При поддержке Фонда им. Д.С. Лихачёва

КОНКУРС ИССЛЕДОВАТЕЛЬСКИХ РАБОТ СТАРШЕКЛАССНИКОВ

 

"НАРУШЕНИЕ ПРАВ ЧЕЛОВЕКА В СОВЕТСКИЙ ПЕРИОД ИСТОРИИ РОДНОГО КРАЯ"

 

РАБОТЫ УЧАСТНИКОВ КОНКУРСА


 

Автор работы - Борисов Иван

Школа №2

Город Медвежьегорск

 

Вспомнить все…

Посвящается людям, которые ушли,

Но навсегда останутся в моей памяти…

Прабабушка Анна Ивановна… Я помню ее сказки, ее руки, ее пироги. И последний наш день я тоже помню. Она ушла тихо, словно уснула. И вот теперь передо мной толстая тетрадь, исписанная крупным, чуть-чуть детским почерком.

Это воспоминания старой женщины о чужом и непонятном времени, когда человеческая жизнь стоила дешево. А еще они о том, что человек всегда может остаться человеком. Если, конечно, захочет.

Моего прадедушку звали, как и меня, Иваном, Иваном Федоровичем Федоровым. Он родился в 1892 году в деревне Стрежено, Холмского района Великолукской области. Или, как говорили тогда, в Великолукском уезде Псковской губернии. Он жил в семье, кроме него, были еще три брата и сестра. Хозяйкой в доме была мать, имени которой я не знаю, а отец погиб в 1905 году на «японской» войне.

Жили бедно, но не голодали. В хозяйстве были и лошадь, и корова, все дети были обучены ремеслу и то плотничали, то клали печки, то столярничали. Знали они и сапожное дело, и весь полевой обиход, и много еще чего.

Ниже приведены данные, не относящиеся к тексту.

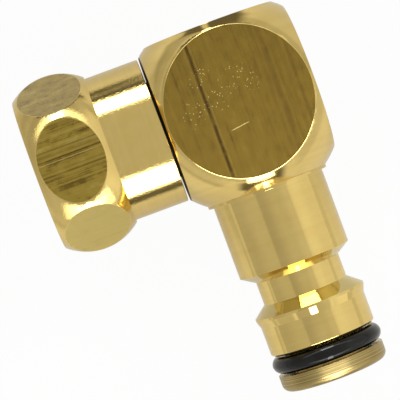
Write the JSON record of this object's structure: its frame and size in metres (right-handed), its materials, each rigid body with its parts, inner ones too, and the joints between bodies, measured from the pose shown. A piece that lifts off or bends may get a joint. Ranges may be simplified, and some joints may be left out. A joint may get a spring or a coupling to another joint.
{
  "type": "swivel hose connector",
  "caption": "Brass 90 degree elbow that joins a quick-connect hose nipple with a locking ridge and O-ring to a free-turning hexagon nut with a female pipe thread.",
  "frame": {"origin": "on the nipple's axis at its root, in the plane of the block's foot face; the two waterways cross 13.4 mm from it along +Y", "axes": "-Y along the nipple towards its tip, -X along the nut towards its mouth, +Z out of the block's upper flat side; the part lies on its back"},
  "size_m": [0.0423, 0.0562, 0.0242],
  "materials": {
    "brass": "turned, with drawn flats left as stock",
    "seal_rubber": "smooth, slightly glossy",
    "thrust_plastic": "matte"
  },
  "bodies": {
    "elbow": {"elbow_body": "brass", "outlet_o_ring": "seal_rubber", "swivel_stem": "brass", "stem_o_ring_front": "seal_rubber", "stem_o_ring_rear": "seal_rubber", "thrust_washer": "thrust_plastic", "inlet_washer": "seal_rubber"},
    "nut": {"swivel_nut": "brass"}
  },
  "joints": [
    {"name": "nut_swivel", "type": "hinge", "parent": "elbow", "child": "nut", "pos_m": [-0.0254, 0.0134, 0], "axis": [1, 0, 0], "continuous": true}
  ]
}
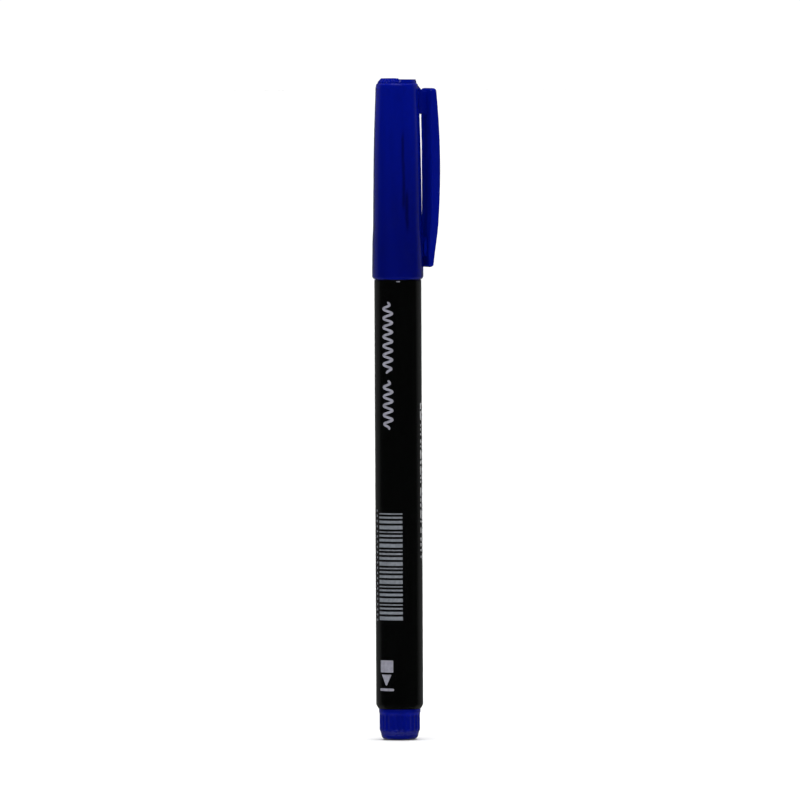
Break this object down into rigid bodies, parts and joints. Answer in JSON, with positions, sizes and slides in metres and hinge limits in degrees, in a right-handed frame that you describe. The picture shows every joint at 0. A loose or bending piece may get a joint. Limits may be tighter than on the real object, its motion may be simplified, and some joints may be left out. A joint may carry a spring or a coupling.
{
  "type": "felt tip marker",
  "caption": "Slim capped felt tip marker: round black barrel, fluted end plug, tapered blue pull-off cap with a bowed spring pocket clip and a vented end.",
  "frame": {"origin": "centre of the end plug's flat face, which the marker stands on", "axes": "+Z along the pen's axis from the end plug to the cap's top, +X from the axis towards the pocket clip"},
  "size_m": [0.0139, 0.0108, 0.1394],
  "materials": {
    "barrel_black": "moulded black, semi-gloss",
    "section_black": "moulded black, satin",
    "cap_blue": "moulded deep blue, gloss",
    "nib_fibre": "bonded fibre, inked blue",
    "core_fibre": "bonded polyester fibre, soaked in blue ink",
    "film_clear": "thin clear film",
    "natural_plastic": "natural polyethylene, milky"
  },
  "bodies": {
    "pen_body": {"barrel": "barrel_black", "end_plug": "cap_blue", "front_section": "section_black", "writing_nib": "nib_fibre", "reservoir_core": "core_fibre", "reservoir_film": "film_clear", "breather_tube": "natural_plastic"},
    "cap": {"cap_body": "cap_blue", "cap_inner_liner": "natural_plastic", "cap_end_insert": "cap_blue"},
    "clip": {"pocket_clip": "cap_blue"}
  },
  "joints": [
    {"name": "cap_pull", "type": "slide", "parent": "pen_body", "child": "cap", "axis": [0, 0, 1], "range_m": [0, 0.045]},
    {"name": "clip_flex", "type": "hinge", "parent": "cap", "child": "clip", "pos_m": [0.0076, 0, 0.1311], "axis": [0, -1, 0], "range_deg": [0, 4], "stiffness_Nm_per_rad": 0.6}
  ]
}
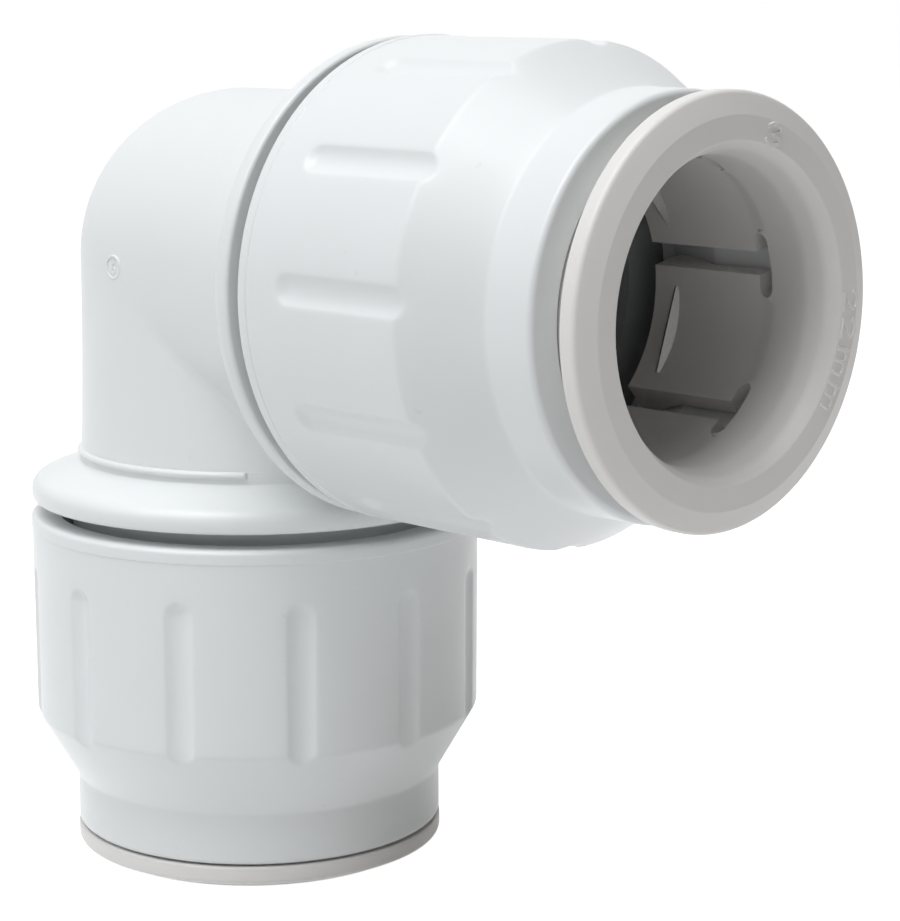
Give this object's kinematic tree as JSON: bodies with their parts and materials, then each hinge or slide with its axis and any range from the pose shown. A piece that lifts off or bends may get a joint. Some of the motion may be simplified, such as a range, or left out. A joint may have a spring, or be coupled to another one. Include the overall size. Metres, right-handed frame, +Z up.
{
  "type": "push to connect elbow fitting",
  "caption": "Push-fit right-angle pipe elbow; fluted twist-to-lock screw caps close toothed collets and back up a seal ring around each pipe.",
  "frame": {"origin": "crossing of the two port axes, inside the elbow", "axes": "+X outwards along the side port, -Z outwards along the lower port, +Z up as it stands on the lower port"},
  "size_m": [0.0722, 0.0382, 0.0696],
  "materials": {
    "body_plastic": "white moulded polymer, soft gloss",
    "cap_plastic": "white moulded polymer, soft gloss",
    "collet_plastic": "white acetal, soft gloss",
    "spacer_plastic": "white moulded polymer",
    "rubber": "black EPDM rubber",
    "steel": "bright stainless strip"
  },
  "bodies": {
    "elbow": {"elbow_body": "body_plastic", "side_seal_ring": "rubber", "lower_seal_ring": "rubber"},
    "side_spacer": {"side_spacer_ring": "spacer_plastic"},
    "side_cap": {"side_screw_cap": "cap_plastic"},
    "side_grip": {"side_collet": "collet_plastic", "side_grip_tooth_1": "steel", "side_grip_tooth_2": "steel", "side_grip_tooth_3": "steel", "side_grip_tooth_4": "steel", "side_grip_tooth_5": "steel", "side_grip_tooth_6": "steel"},
    "lower_spacer": {"lower_spacer_ring": "spacer_plastic"},
    "lower_cap": {"lower_screw_cap": "cap_plastic"},
    "lower_grip": {"lower_collet": "collet_plastic", "lower_grip_tooth_1": "steel", "lower_grip_tooth_2": "steel", "lower_grip_tooth_3": "steel", "lower_grip_tooth_4": "steel", "lower_grip_tooth_5": "steel", "lower_grip_tooth_6": "steel"}
  },
  "joints": [
    {"name": "side_cap_feed", "type": "slide", "parent": "elbow", "child": "side_spacer", "axis": [-1, 0, 0], "range_m": [0, 0.00095]},
    {"name": "side_cap_turn", "type": "hinge", "parent": "side_spacer", "child": "side_cap", "pos_m": [0.03, 0, 0], "axis": [-1, 0, 0], "range_deg": [0, 90]},
    {"name": "side_collet_slide", "type": "slide", "parent": "side_spacer", "child": "side_grip", "axis": [-1, 0, 0], "range_m": [0, 0.00253]},
    {"name": "lower_cap_feed", "type": "slide", "parent": "elbow", "child": "lower_spacer", "axis": [0, 0, 1], "range_m": [0, 0.00095]},
    {"name": "lower_cap_turn", "type": "hinge", "parent": "lower_spacer", "child": "lower_cap", "pos_m": [0, 0, -0.03], "axis": [0, 0, 1], "range_deg": [0, 90]},
    {"name": "lower_collet_slide", "type": "slide", "parent": "lower_spacer", "child": "lower_grip", "axis": [0, 0, -1], "range_m": [0, 0.00253]}
  ],
  "couplings": [
    {"joint": "side_cap_feed", "follows": "side_cap_turn", "m_per_rad": 0.0006047},
    {"joint": "lower_cap_feed", "follows": "lower_cap_turn", "m_per_rad": 0.0006047}
  ]
}
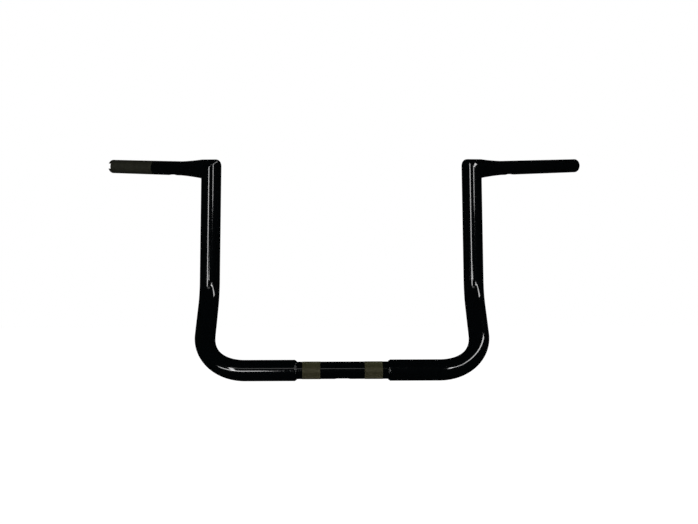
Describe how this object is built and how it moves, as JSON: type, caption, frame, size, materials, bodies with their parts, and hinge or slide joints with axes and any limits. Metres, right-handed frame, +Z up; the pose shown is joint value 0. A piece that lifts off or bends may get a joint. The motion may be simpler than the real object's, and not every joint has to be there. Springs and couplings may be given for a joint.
{
  "type": "ape hanger handlebar",
  "caption": "Tall fat-tube motorcycle handlebar: stepped clamp tube, raked and mitred uprights, swept-back reduced grip tubes and a slotted throttle end.",
  "frame": {"origin": "middle of the clamp tube, on its axis", "axes": "+X along the clamp tube towards the clutch side (the rider's left), +Y back towards the rider, +Z up; the uprights' upper parts stand along Z"},
  "size_m": [0.9066, 0.3088, 0.3948],
  "materials": {
    "gloss_black_coat": "gloss black powder coat",
    "bare_throttle_end": "gloss coat up to a bare, dull darkened sleeve seat"
  },
  "bodies": {
    "root": {"clamp_tube": "gloss_black_coat", "throttle_side_upright": "gloss_black_coat", "clutch_side_upright": "gloss_black_coat", "throttle_side_step_weld": "gloss_black_coat", "clutch_side_step_weld": "gloss_black_coat", "throttle_side_reducer": "gloss_black_coat", "clutch_side_reducer": "gloss_black_coat", "throttle_grip_tube": "bare_throttle_end", "clutch_grip_tube": "gloss_black_coat"}
  },
  "joints": []
}
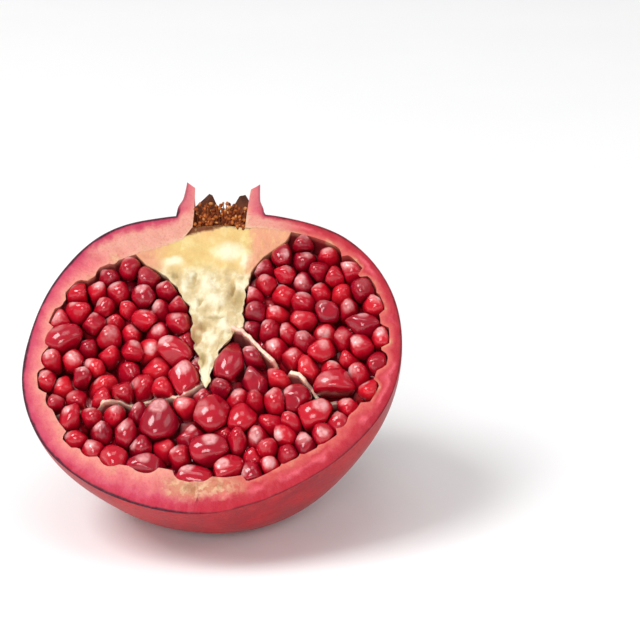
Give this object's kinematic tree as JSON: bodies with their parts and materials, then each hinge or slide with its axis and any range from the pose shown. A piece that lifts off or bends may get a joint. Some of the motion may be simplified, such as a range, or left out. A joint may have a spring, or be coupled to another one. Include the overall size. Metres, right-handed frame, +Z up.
{
  "type": "halved pomegranate",
  "caption": "Pomegranate half cut from crown to base, leaning back on its rind, with packed red arils around cream pith and a short open crown.",
  "frame": {"origin": "centre of the bounding box, on the surface the half rests on", "axes": "+Z up; +X to the right of the cut face; the cut face looks towards -Y and up, with the crown towards +Y and up"},
  "size_m": [0.0916, 0.0752, 0.076],
  "materials": {
    "rind": "satin",
    "pith": "matte",
    "arils": "gloss",
    "stamens": "matte"
  },
  "bodies": {
    "root": {"rind": "rind", "pith": "pith", "arils_left": "arils", "arils_right": "arils", "arils_lower": "arils", "stamens": "stamens"}
  },
  "joints": []
}
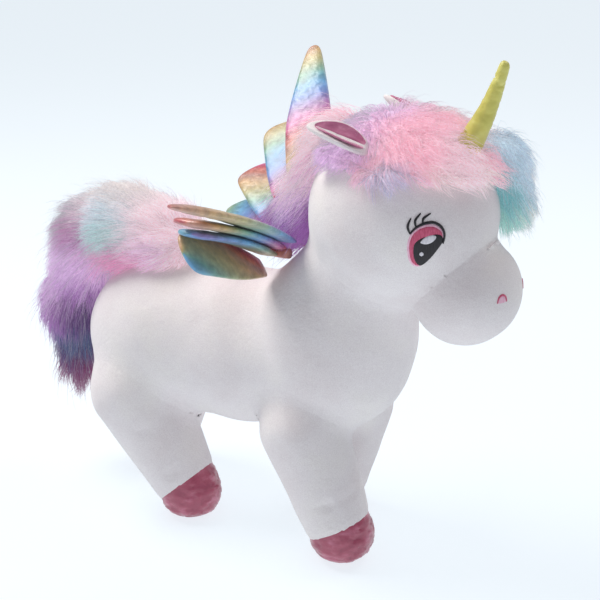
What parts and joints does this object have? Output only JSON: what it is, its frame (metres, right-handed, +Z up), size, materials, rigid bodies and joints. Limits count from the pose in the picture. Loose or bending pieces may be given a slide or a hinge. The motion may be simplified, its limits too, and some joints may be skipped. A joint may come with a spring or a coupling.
{
  "type": "plush unicorn",
  "caption": "Large standing stuffed unicorn with padded rainbow wings that flap, folding ears, a satin horn and hooves, and a faux-fur mane and tail",
  "frame": {"origin": "on the floor, at the centre of the toy's bounding box; the toy's middle plane is y = 42 mm, because its right wing is held lower and reaches further out than its left", "axes": "+X towards the nose, +Y towards the toy's left side, +Z up"},
  "size_m": [0.6249, 0.4609, 0.5797],
  "materials": {
    "velour": "short-pile velour",
    "stuffing": "loose polyester fibre",
    "hoof_satin": "crinkled satin",
    "ear_satin": "satin",
    "horn_satin": "metallic satin",
    "mane_fur": "long faux fur",
    "tail_fur": "long faux fur",
    "rainbow_satin": "rainbow print satin",
    "iris_thread": "satin-stitch embroidery",
    "black_thread": "satin-stitch embroidery",
    "white_thread": "satin-stitch embroidery"
  },
  "bodies": {
    "body": {"torso_skin_right": "velour", "torso_skin_left": "velour", "torso_fill": "stuffing", "head_skin_right": "velour", "head_skin_left": "velour", "muzzle_skin": "velour", "head_fill": "stuffing", "right_fore_leg_skin": "velour", "right_fore_leg_fill": "stuffing", "right_fore_hoof": "hoof_satin", "right_fore_sole": "hoof_satin", "left_fore_leg_skin": "velour", "left_fore_leg_fill": "stuffing", "left_fore_hoof": "hoof_satin", "left_fore_sole": "hoof_satin", "right_hind_leg_skin": "velour", "right_hind_leg_fill": "stuffing", "right_hind_hoof": "hoof_satin", "right_hind_sole": "hoof_satin", "left_hind_leg_skin": "velour", "left_hind_leg_fill": "stuffing", "left_hind_hoof": "hoof_satin", "left_hind_sole": "hoof_satin", "horn_cover": "horn_satin", "horn_fill": "stuffing", "mane_crest": "mane_fur", "forelock": "mane_fur", "side_lock": "mane_fur", "right_eye_iris": "iris_thread", "right_eye_pupil": "black_thread", "right_eye_glint": "white_thread", "right_eye_lashes": "black_thread", "right_nostril": "iris_thread", "left_eye_iris": "iris_thread", "left_eye_pupil": "black_thread", "left_eye_glint": "white_thread", "left_eye_lashes": "black_thread", "left_nostril": "iris_thread"},
    "right_ear": {"right_ear_back": "velour", "right_ear_lining": "ear_satin"},
    "right_wing": {"right_wing_root": "rainbow_satin", "right_feather_1": "rainbow_satin", "right_feather_2": "rainbow_satin", "right_feather_3": "rainbow_satin", "right_feather_4": "rainbow_satin", "right_wing_wadding": "stuffing"},
    "left_ear": {"left_ear_back": "velour", "left_ear_lining": "ear_satin"},
    "left_wing": {"left_wing_root": "rainbow_satin", "left_feather_1": "rainbow_satin", "left_feather_2": "rainbow_satin", "left_feather_3": "rainbow_satin", "left_feather_4": "rainbow_satin", "left_wing_wadding": "stuffing"},
    "tail_base": {"tail_base_fur": "tail_fur", "tail_base_fill": "stuffing"},
    "tail_brush": {"tail_brush_fur": "tail_fur", "tail_brush_fill": "stuffing"}
  },
  "joints": [
    {"name": "right_wing_flap", "type": "hinge", "parent": "body", "child": "right_wing", "pos_m": [0.038, 0.014, 0.348], "axis": [-1, 0, 0], "range_deg": [-20, 34], "stiffness_Nm_per_rad": 1},
    {"name": "left_wing_flap", "type": "hinge", "parent": "body", "child": "left_wing", "pos_m": [0.038, 0.062, 0.348], "axis": [1, 0, 0], "range_deg": [-45, 12], "stiffness_Nm_per_rad": 1},
    {"name": "right_ear_fold", "type": "hinge", "parent": "body", "child": "right_ear", "pos_m": [0.1679, -0.0309, 0.4894], "axis": [0.4769, -0.6649, 0.5749], "range_deg": [-30, 15], "stiffness_Nm_per_rad": 0.1},
    {"name": "left_ear_fold", "type": "hinge", "parent": "body", "child": "left_ear", "pos_m": [0.1679, 0.1069, 0.4894], "axis": [-0.4769, -0.6649, -0.5749], "range_deg": [-30, 15], "stiffness_Nm_per_rad": 0.1},
    {"name": "tail_lift", "type": "hinge", "parent": "body", "child": "tail_base", "pos_m": [-0.137, 0.038, 0.312], "axis": [0, 1, 0], "range_deg": [0, 35], "stiffness_Nm_per_rad": 0.8},
    {"name": "tail_swing", "type": "hinge", "parent": "tail_base", "child": "tail_brush", "pos_m": [-0.2, 0.038, 0.335], "axis": [0, 0, 1], "range_deg": [-20, 20], "stiffness_Nm_per_rad": 0.4}
  ]
}
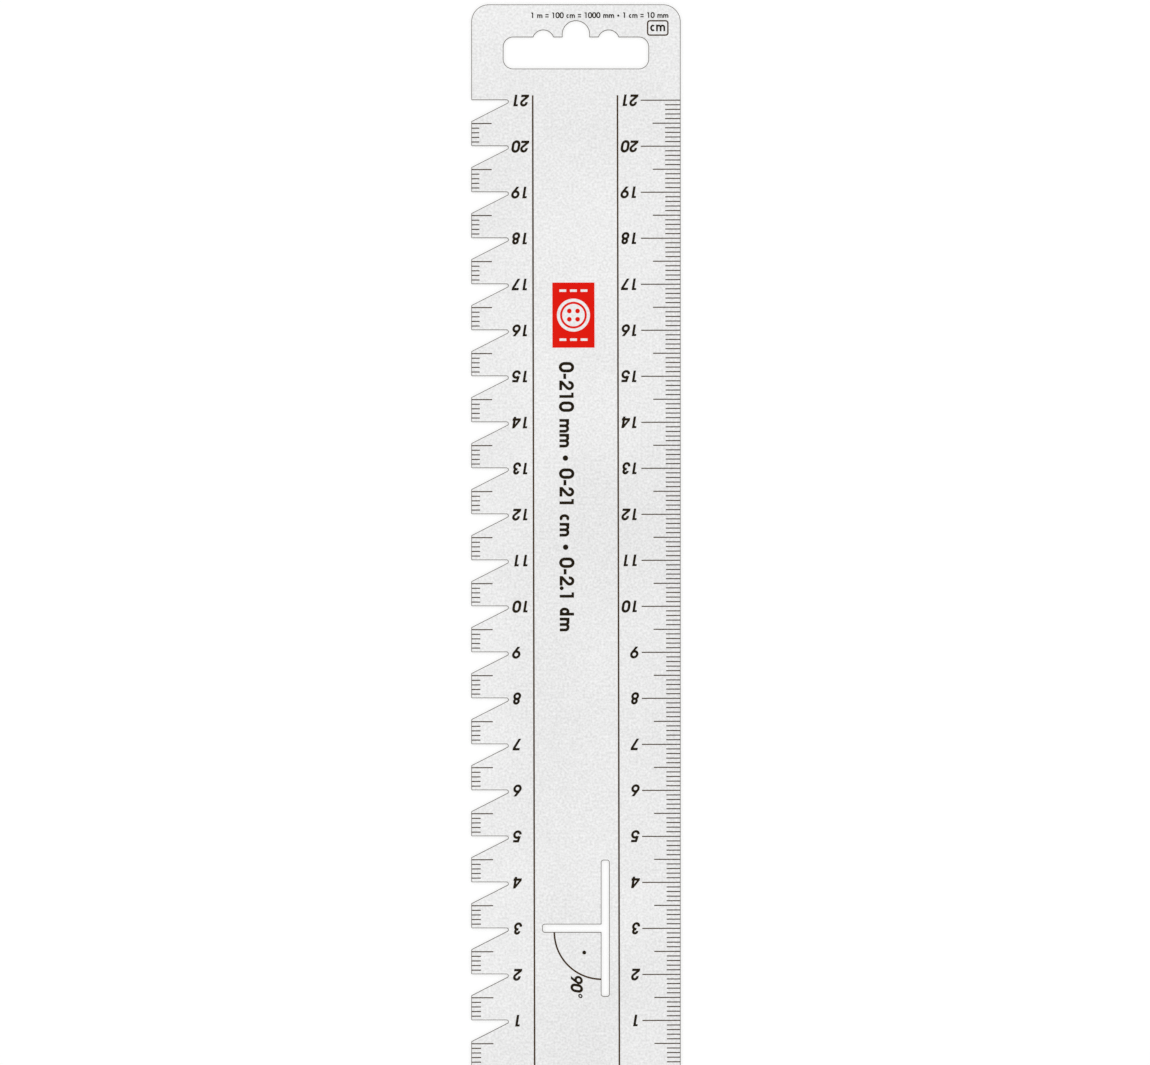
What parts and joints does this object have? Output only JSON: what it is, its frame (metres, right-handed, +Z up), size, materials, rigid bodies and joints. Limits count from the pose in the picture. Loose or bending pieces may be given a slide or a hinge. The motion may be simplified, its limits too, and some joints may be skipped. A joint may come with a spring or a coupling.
{
  "type": "sewing gauge",
  "caption": "Flat plastic hand gauge with a notched edge, a millimetre edge, a right-angle slot and a hang slot.",
  "frame": {"origin": "centre of the sheet's length and width, on its underside", "axes": "+Y along the sheet from the zero end to the head with the hang slot, +Z up out of the printed face, so the notched edge is at -X and the millimetre edge at +X"},
  "size_m": [0.0454, 0.2308, 0.001],
  "materials": {
    "sheet": "cool light grey sheet plastic, opaque, finely frosted, with bare die-cut edges",
    "black_ink": "screen-printed warm black ink film, slightly satin",
    "red_ink": "screen-printed signal red ink film, slightly satin"
  },
  "bodies": {
    "root": {"gauge_plate": "sheet", "left_guide_line": "black_ink", "right_guide_line": "black_ink", "edge_cm_lines": "black_ink", "edge_half_cm_lines": "black_ink", "edge_mm_lines": "black_ink", "edge_figures": "black_ink", "notch_half_cm_lines": "black_ink", "notch_mm_lines": "black_ink", "notch_figures": "black_ink", "right_angle_arc": "black_ink", "right_angle_dot": "black_ink", "right_angle_figures": "black_ink", "colour_panel": "red_ink", "measures_line": "black_ink", "head_measures_line": "black_ink", "unit_box": "black_ink", "unit_mark": "black_ink"}
  },
  "joints": []
}
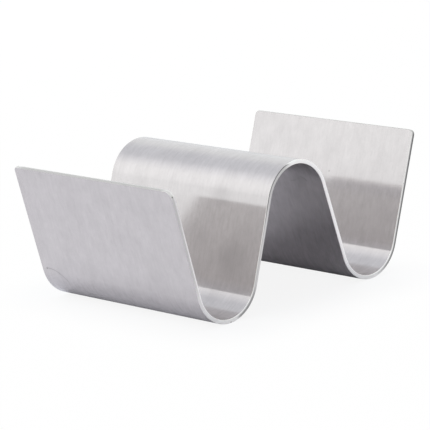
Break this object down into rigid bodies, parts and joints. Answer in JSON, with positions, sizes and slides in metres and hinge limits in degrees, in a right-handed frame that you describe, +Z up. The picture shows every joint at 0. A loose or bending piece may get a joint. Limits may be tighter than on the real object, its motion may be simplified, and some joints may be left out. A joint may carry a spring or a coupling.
{
  "type": "taco holder",
  "caption": "Sheet bent into a wave that stands on its valleys and holds a taco upright in each, between outward leaning end flanges and a rounded hump.",
  "frame": {"origin": "on the table, at mid depth, midway between the lowest lines of the two valleys", "axes": "+X across the wave from the front flange to the back flange, +Y along the bends, +Z up from the table"},
  "size_m": [0.126, 0.08, 0.0515],
  "materials": {
    "brushed_sheet": "brushed satin stainless steel, grain running along the strip across the bends"
  },
  "bodies": {
    "root": {"bent_sheet": "brushed_sheet"}
  },
  "joints": []
}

Прадед тоже воевал, но уже с «германцем». Война его пожалела: он попал в плен и до самого ее конца работал на хозяина «австрияка», который очень ценил его, как хорошего работника, и часто говорил: «Оставайся у нас жить, мы тебя здесь, и женим, будешь жить, да радоваться». Но Иван Федорович отказался.

Вернувшись из плена, он женился на моей прабабушке. Александра Дмитриевна была моложе его на 11 лет. Жили они очень дружно, много работали, построили дом, завели скотину. Одним словом, налаживали хозяйство. Иван Федорович умел делать все и своими руками изготовил мягкую мебель, которой обставили горницу. Зимой он нанимался на извоз, а в свободное время шил хорошие сапоги и даже туфли. Соседи про него говорили, что у него «золотые руки». Вместе с братьями он поставил водяную мельницу, неподалеку от своего дома.

В доме у прадедушки было все, что нужно для того, чтобы жить, не голодая: своя рожь, свой овес. Выращивал он и свой лен, а на огороде – овощи и картофель. Постепенно хозяйство росло: в нем появились свиньи, овцы, гуси, коровы, лошади. В доме всегда было мясо, кроме поста, который соблюдали строго. В эти дни варили гороховый кисель, ели толокно и грибной суп. Была и своя баня, правда топилась она «по-черному». После бани обязательно грели самовар, и пили чай с сахаром.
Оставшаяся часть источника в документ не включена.